KBLX is also spry when it comes to responding to audience needs. “As a small independent radio station we can move quickly, ” Stone says. Listeners won’t tune in here for negativity or blatant sexual commentary. “A safe harbor in a sea of violence, we feel we offer that.”

Gender focus

The observation that the more things change, the more they stay the same applies to radio and its rampant marketing research. For example, says K101’s Osborne, that station’s philosophy is “leave it alone” as it continues to be No. 1 in its target demographic of women 25-49. But the station continually does research to find out what its target audience wants.

So does stalwart KOIT 96.5 FM, whose soft, adult contemporary format not so coincidentally also focuses on women. Vice president/general manager Chuck Tweedle says its format changes have been “evolutionary as opposed to revolutionary.”

Besides the gender focus, these stations prefer more mature listeners over the volatile and fickle youth market. “The older the listener, the more slowly they change, ” says Tweedle, although naturally, “no one can assume they have an audience forever.”
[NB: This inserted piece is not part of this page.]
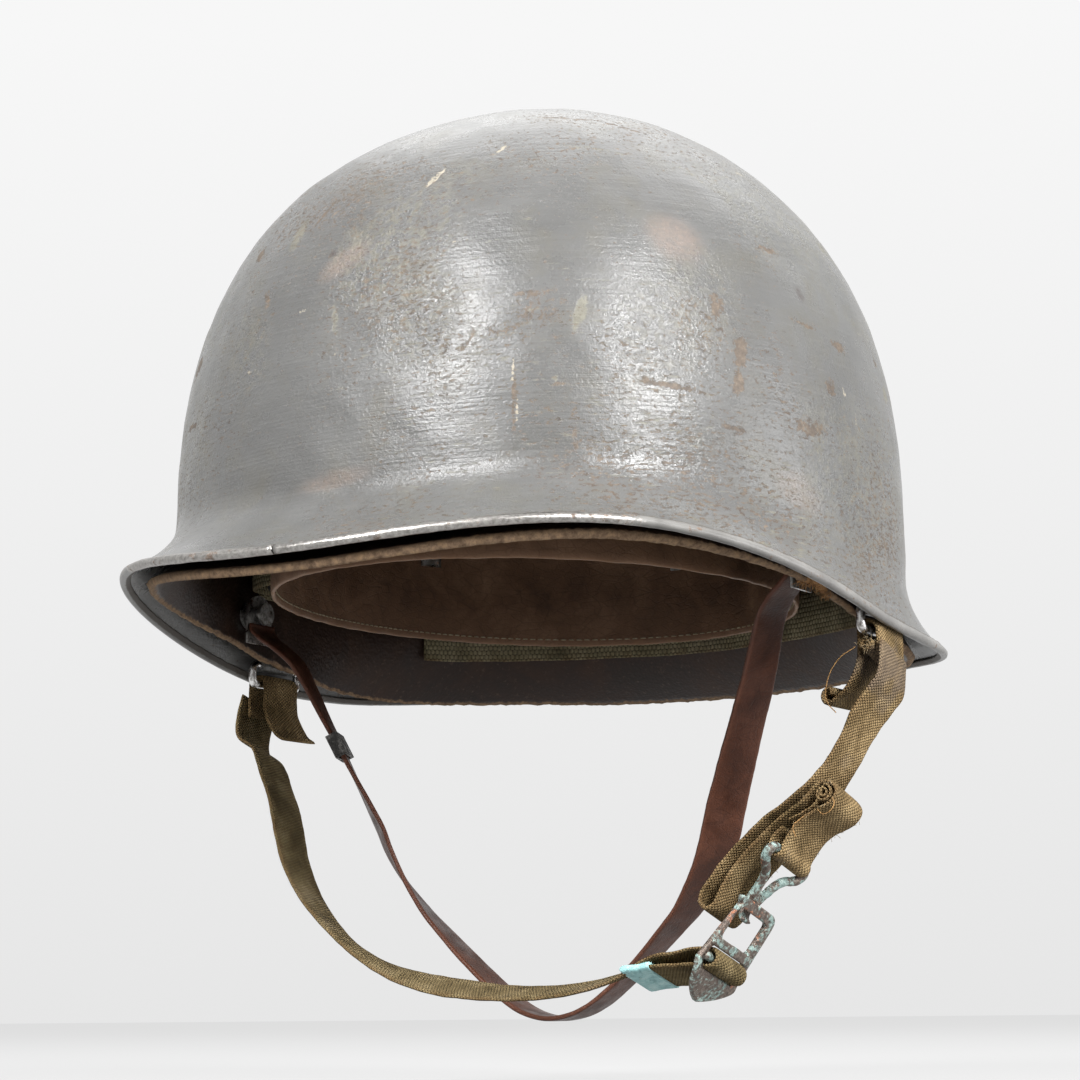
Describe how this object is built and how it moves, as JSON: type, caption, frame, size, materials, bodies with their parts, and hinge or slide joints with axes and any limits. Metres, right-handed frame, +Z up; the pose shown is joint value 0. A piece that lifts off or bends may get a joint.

KCBS continually refines its offerings as well. It recently added a John Madden sports commentary and a Martha Stewart moment.

What will be audible over soothing on-air tones or no-nonsense “news you can use” will be aggressive marketing. The CBS Radio Group for some time has done cross-promotional advertising on its sister stations and even on television. If you want to listen to music, suggests a commercial airing on KCBS, listen to Alice (KLLC 97.3 FM). If you want news, weather and other quick doses of reality, recommends an ad airing on KLLC, flip the AM dial over to KCBS.

“It’s not as if we’re being chosen instead of our sister station Alice, ” Cavagnaro explains. “It’s a matter of using both stations.”